* _GOAL_:
For each line below that contains the string "from", copy that line.

* _DATA SHOWN_:
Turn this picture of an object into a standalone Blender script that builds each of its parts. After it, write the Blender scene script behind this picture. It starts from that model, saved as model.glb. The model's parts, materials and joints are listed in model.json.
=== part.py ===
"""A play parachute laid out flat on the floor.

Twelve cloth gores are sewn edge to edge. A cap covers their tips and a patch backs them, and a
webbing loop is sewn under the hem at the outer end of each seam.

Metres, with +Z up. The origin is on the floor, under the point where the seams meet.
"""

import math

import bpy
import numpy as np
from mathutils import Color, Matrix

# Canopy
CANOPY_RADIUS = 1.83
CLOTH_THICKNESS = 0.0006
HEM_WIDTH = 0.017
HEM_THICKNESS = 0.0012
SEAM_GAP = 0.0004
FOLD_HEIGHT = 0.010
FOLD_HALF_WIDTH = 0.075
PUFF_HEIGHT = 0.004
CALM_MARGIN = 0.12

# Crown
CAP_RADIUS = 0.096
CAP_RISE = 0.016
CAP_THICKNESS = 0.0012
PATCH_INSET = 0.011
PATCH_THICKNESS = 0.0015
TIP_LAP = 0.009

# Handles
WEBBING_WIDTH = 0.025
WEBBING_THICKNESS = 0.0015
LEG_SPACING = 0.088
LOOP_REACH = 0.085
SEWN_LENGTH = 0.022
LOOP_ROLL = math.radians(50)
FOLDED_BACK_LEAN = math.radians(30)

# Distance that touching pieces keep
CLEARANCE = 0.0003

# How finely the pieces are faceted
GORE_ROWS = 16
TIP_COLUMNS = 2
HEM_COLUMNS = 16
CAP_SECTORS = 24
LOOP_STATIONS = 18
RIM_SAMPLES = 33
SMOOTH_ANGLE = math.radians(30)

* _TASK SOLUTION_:
Turn this picture of an object into a standalone Blender script that builds each of its parts. After it, write the Blender scene script behind this picture. It starts from that model, saved as model.glb. The model's parts, materials and joints are listed in model.json.
from mathutils import Color, Matrix